The following script first loads the settings.env file so you can read its values, and then writes the values to CM_ENV. Note that writing RSA keys requires using a delimiter to write a multi-line variable.

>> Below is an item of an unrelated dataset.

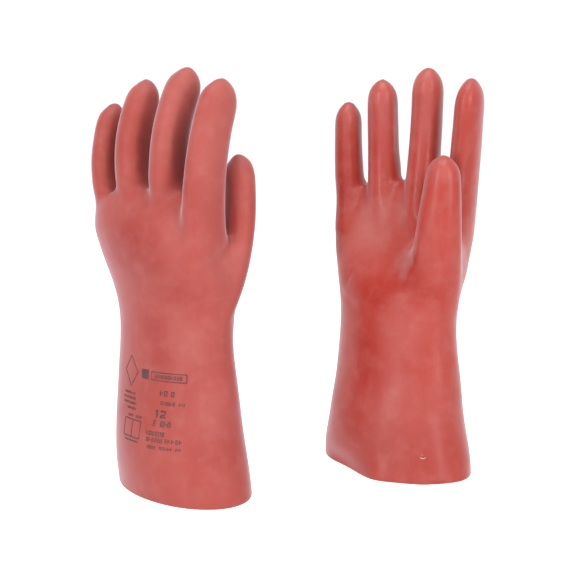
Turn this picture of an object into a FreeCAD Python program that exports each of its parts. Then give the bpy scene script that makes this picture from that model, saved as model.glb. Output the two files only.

  - name: Set value from settings.env
    script: | 

    source settings.env

    echo "APP_STORE_CONNECT_KEY_IDENTIFIER=$APP_STORE_CONNECT_KEY_IDENTIFIER" >> $CM_ENV
    echo "APP_STORE_CONNECT_ISSUER_ID=$APP_STORE_CONNECT_ISSUER_ID" >> $CM_ENV

    echo "APP_STORE_CONNECT_PRIVATE_KEY<<DELIMITER" >> $CM_ENV
    echo "$APP_STORE_CONNECT_PRIVATE_KEY" >> $CM_ENV
    echo "DELIMITER" >> $CM_ENV

    echo "CERTIFICATE_PRIVATE_KEY<<DELIMITER" >> $CM_ENV
    echo "$CERTIFICATE_PRIVATE_KEY" >> $CM_ENV
    echo "DELIMITER" >> $CM_ENV

    echo "GCLOUD_SERVICE_ACCOUNT_CREDENTIALS<<DELIMITER" >> $CM_ENV
    echo "$GCLOUD_SERVICE_ACCOUNT_CREDENTIALS" >> $CM_ENV
    echo "DELIMITER" >> $CM_ENV

A basic sample of using a settings.env file

workflow-name:
  name: Workflow name
  instance_type: mac_mini_m1
    max_build_duration: 120
    environment:
      groups:
        - group_name
      vars:
        ...
        APP_STORE_CONNECT_PRIVATE_KEY: $APP_STORE_CONNECT_PRIVATE_KEY
        APP_STORE_CONNECT_KEY_IDENTIFIER: $APP_STORE_CONNECT_KEY_IDENTIFIER
        APP_STORE_CONNECT_ISSUER_ID: $APP_STORE_CONNECT_ISSUER_ID
        CERTIFICATE_PRIVATE_KEY: $CERTIFICATE_PRIVATE_KEY
        GCLOUD_SERVICE_ACCOUNT_CREDENTIALS_HOLDER: $GCLOUD_SERVICE_ACCOUNT_CREDENTIALS
        ...


      scripts:
        - name: Set value from settings.env
          script: | 

            source settings.env

            echo "APP_STORE_CONNECT_KEY_IDENTIFIER=$APP_STORE_CONNECT_KEY_IDENTIFIER" >> $CM_ENV
            echo "APP_STORE_CONNECT_ISSUER_ID=$APP_STORE_CONNECT_ISSUER_ID" >> $CM_ENV

            echo "APP_STORE_CONNECT_PRIVATE_KEY<<DELIMITER" >> $CM_ENV
            echo "$APP_STORE_CONNECT_PRIVATE_KEY" >> $CM_ENV
            echo "DELIMITER" >> $CM_ENV

            echo "CERTIFICATE_PRIVATE_KEY<<DELIMITER" >> $CM_ENV
            echo "$CERTIFICATE_PRIVATE_KEY" >> $CM_ENV
            echo "DELIMITER" >> $CM_ENV

            echo "GCLOUD_SERVICE_ACCOUNT_CREDENTIALS<<DELIMITER" >> $CM_ENV
            echo "$GCLOUD_SERVICE_ACCOUNT_CREDENTIALS" >> $CM_ENV
            echo "DELIMITER" >> $CM_ENV
         ...
         publishing:
           app_store_connect:              
             api_key: $APP_STORE_CONNECT_PRIVATE_KEY      
             key_id: $APP_STORE_CONNECT_KEY_IDENTIFIER     
             issuer_id: $APP_STORE_CONNECT_ISSUER_ID
           google_play:
             credentials: $GCLOUD_SERVICE_ACCOUNT_CREDENTIALS_HOLDER
             track: $GOOGLE_PLAY_TRACK
             in_app_update_priority: 0

Troubleshooting writing variables to CM_ENV

On the Codemagic build machine the environment variables written to CM_ENV are written to the file ~/.codemagic

In order to see how values get written to $CM_ENV, you can test it on your local machine by setting up a cm.env file as follows:

export CM_ENV=/tmp/cm.env

Then run commands to test writing to $CM_ENV.

Open /tmp/cm.env to see what has been written to the file.